• **Your task**: Starting at the line that contains "[WIRE.radius, WIRE.radius], WIRE.sides);" and stopping at the line that contains "for body, members", repeat every line exactly, the two end lines included, and nothing else.

Recorded data:
----

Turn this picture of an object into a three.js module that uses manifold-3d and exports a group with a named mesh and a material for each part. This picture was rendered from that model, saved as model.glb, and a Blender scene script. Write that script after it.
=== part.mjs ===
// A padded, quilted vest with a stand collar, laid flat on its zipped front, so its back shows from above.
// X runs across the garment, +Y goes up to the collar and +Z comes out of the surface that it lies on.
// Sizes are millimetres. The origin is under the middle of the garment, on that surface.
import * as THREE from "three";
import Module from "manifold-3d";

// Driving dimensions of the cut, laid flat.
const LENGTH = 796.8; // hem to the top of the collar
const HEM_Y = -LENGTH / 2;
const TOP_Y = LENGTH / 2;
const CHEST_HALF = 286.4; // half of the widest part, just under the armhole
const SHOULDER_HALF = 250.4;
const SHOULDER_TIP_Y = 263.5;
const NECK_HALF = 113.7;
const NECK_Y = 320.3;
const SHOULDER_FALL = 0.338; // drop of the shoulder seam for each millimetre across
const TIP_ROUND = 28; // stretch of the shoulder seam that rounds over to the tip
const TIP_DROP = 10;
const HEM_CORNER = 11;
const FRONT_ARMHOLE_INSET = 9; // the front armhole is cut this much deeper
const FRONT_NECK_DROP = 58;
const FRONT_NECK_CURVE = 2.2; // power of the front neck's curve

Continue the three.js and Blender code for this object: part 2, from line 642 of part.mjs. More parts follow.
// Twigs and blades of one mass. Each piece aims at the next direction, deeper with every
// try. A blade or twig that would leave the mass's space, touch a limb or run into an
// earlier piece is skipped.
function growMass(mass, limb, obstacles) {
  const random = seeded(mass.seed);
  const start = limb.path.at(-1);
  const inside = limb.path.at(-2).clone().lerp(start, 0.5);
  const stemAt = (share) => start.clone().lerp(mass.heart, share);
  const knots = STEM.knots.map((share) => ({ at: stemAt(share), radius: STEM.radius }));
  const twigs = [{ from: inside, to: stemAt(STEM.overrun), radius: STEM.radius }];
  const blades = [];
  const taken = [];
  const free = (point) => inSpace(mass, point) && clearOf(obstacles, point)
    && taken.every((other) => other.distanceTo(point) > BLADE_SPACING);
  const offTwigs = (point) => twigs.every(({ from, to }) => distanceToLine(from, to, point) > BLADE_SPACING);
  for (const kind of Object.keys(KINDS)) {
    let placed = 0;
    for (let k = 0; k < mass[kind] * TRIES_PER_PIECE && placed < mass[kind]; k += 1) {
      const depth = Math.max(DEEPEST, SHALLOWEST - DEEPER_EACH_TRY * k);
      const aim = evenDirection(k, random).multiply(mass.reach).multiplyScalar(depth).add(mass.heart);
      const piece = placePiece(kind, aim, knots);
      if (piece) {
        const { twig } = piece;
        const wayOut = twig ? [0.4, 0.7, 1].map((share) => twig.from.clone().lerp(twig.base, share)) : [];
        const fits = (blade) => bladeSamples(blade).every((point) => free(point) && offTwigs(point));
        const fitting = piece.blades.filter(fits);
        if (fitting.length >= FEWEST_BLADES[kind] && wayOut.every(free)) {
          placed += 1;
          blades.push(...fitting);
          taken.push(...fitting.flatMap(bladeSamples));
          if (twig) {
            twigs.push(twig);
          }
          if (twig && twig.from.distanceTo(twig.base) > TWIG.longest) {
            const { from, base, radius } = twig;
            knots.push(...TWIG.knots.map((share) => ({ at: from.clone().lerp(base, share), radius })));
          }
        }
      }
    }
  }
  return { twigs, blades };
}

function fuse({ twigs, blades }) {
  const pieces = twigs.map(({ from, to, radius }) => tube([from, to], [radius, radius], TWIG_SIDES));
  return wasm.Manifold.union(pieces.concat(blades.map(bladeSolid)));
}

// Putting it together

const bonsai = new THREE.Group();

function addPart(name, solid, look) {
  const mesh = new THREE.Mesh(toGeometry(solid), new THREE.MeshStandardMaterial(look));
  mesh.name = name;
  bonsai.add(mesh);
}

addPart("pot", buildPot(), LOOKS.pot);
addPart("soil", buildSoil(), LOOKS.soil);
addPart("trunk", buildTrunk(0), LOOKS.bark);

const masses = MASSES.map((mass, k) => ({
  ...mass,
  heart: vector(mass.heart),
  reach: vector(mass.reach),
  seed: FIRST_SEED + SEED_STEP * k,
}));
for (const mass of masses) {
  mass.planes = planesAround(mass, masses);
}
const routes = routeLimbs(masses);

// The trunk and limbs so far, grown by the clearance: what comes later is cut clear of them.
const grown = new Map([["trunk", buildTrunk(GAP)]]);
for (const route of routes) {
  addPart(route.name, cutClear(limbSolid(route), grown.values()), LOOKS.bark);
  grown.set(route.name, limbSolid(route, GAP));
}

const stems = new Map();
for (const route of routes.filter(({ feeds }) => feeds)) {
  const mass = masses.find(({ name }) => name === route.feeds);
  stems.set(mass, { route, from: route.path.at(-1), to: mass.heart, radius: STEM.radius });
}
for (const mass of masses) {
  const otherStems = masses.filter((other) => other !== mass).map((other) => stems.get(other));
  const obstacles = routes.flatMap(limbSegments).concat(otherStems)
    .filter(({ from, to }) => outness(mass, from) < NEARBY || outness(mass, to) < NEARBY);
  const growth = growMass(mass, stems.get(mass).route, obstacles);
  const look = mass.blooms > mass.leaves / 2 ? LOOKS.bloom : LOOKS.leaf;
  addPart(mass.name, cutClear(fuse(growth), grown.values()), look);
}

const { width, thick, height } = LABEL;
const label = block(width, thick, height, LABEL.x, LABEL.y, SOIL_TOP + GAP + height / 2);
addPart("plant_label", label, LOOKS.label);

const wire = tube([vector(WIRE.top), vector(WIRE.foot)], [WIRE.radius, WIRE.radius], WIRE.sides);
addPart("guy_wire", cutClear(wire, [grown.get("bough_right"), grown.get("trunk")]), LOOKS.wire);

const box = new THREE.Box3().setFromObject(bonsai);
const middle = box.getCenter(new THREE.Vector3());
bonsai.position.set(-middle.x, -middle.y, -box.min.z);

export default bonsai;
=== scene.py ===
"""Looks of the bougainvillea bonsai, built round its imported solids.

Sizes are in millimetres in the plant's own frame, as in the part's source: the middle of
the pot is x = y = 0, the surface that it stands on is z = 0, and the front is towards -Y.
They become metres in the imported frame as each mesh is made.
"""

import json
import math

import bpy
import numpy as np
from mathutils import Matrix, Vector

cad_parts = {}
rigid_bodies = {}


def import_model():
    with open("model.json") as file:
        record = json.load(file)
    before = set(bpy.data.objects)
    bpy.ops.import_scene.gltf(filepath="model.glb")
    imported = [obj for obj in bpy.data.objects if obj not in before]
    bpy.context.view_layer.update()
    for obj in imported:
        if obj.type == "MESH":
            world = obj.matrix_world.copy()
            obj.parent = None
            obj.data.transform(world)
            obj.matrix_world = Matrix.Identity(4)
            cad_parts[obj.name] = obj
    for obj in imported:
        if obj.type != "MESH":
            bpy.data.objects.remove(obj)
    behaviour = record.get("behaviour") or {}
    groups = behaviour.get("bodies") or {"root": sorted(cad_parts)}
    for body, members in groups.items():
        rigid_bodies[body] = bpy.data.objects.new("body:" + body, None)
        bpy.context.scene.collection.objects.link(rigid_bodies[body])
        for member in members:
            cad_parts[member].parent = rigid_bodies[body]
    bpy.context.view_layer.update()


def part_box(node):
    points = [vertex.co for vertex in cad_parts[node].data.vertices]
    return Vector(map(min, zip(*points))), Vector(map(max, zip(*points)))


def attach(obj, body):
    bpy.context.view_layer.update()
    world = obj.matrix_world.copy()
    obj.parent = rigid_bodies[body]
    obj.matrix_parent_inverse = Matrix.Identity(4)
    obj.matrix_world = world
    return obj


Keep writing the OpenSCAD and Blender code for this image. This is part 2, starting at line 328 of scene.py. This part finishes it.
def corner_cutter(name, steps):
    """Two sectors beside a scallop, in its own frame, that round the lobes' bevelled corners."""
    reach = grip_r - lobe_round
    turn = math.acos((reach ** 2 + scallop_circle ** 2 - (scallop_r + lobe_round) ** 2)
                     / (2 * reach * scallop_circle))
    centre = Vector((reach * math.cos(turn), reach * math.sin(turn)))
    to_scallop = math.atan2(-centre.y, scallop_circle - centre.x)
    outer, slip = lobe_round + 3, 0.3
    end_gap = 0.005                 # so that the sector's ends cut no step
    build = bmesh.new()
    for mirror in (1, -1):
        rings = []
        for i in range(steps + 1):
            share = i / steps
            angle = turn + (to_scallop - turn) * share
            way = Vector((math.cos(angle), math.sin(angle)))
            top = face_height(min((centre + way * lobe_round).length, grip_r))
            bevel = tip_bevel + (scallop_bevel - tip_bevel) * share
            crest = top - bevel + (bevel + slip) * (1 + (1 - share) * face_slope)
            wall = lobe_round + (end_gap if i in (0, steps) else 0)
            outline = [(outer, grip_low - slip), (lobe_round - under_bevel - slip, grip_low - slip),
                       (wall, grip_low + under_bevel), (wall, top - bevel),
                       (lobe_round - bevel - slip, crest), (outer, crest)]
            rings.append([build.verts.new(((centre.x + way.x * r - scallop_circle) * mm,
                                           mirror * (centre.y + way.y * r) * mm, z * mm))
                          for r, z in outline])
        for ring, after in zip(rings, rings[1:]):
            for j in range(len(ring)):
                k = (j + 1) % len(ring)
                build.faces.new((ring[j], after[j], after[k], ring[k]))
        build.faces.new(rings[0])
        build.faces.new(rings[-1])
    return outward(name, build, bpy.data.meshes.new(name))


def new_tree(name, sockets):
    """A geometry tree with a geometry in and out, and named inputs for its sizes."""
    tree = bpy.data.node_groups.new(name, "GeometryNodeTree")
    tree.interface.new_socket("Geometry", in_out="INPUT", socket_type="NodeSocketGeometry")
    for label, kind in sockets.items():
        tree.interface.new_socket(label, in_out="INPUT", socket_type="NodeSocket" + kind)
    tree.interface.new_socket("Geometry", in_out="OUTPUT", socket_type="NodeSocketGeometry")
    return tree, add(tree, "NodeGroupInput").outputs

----

• **Response to the exercise**:
const wire = tube([vector(WIRE.top), vector(WIRE.foot)], [WIRE.radius, WIRE.radius], WIRE.sides);
addPart("guy_wire", cutClear(wire, [grown.get("bough_right"), grown.get("trunk")]), LOOKS.wire);

const box = new THREE.Box3().setFromObject(bonsai);
const middle = box.getCenter(new THREE.Vector3());
bonsai.position.set(-middle.x, -middle.y, -box.min.z);

export default bonsai;
=== scene.py ===
"""Looks of the bougainvillea bonsai, built round its imported solids.

Sizes are in millimetres in the plant's own frame, as in the part's source: the middle of
the pot is x = y = 0, the surface that it stands on is z = 0, and the front is towards -Y.
They become metres in the imported frame as each mesh is made.
"""

import json
import math

import bpy
import numpy as np
from mathutils import Matrix, Vector

cad_parts = {}
rigid_bodies = {}


def import_model():
    with open("model.json") as file:
        record = json.load(file)
    before = set(bpy.data.objects)
    bpy.ops.import_scene.gltf(filepath="model.glb")
    imported = [obj for obj in bpy.data.objects if obj not in before]
    bpy.context.view_layer.update()
    for obj in imported:
        if obj.type == "MESH":
            world = obj.matrix_world.copy()
            obj.parent = None
            obj.data.transform(world)
            obj.matrix_world = Matrix.Identity(4)
            cad_parts[obj.name] = obj
    for obj in imported:
        if obj.type != "MESH":
            bpy.data.objects.remove(obj)
    behaviour = record.get("behaviour") or {}
    groups = behaviour.get("bodies") or {"root": sorted(cad_parts)}
    for body, members in groups.items():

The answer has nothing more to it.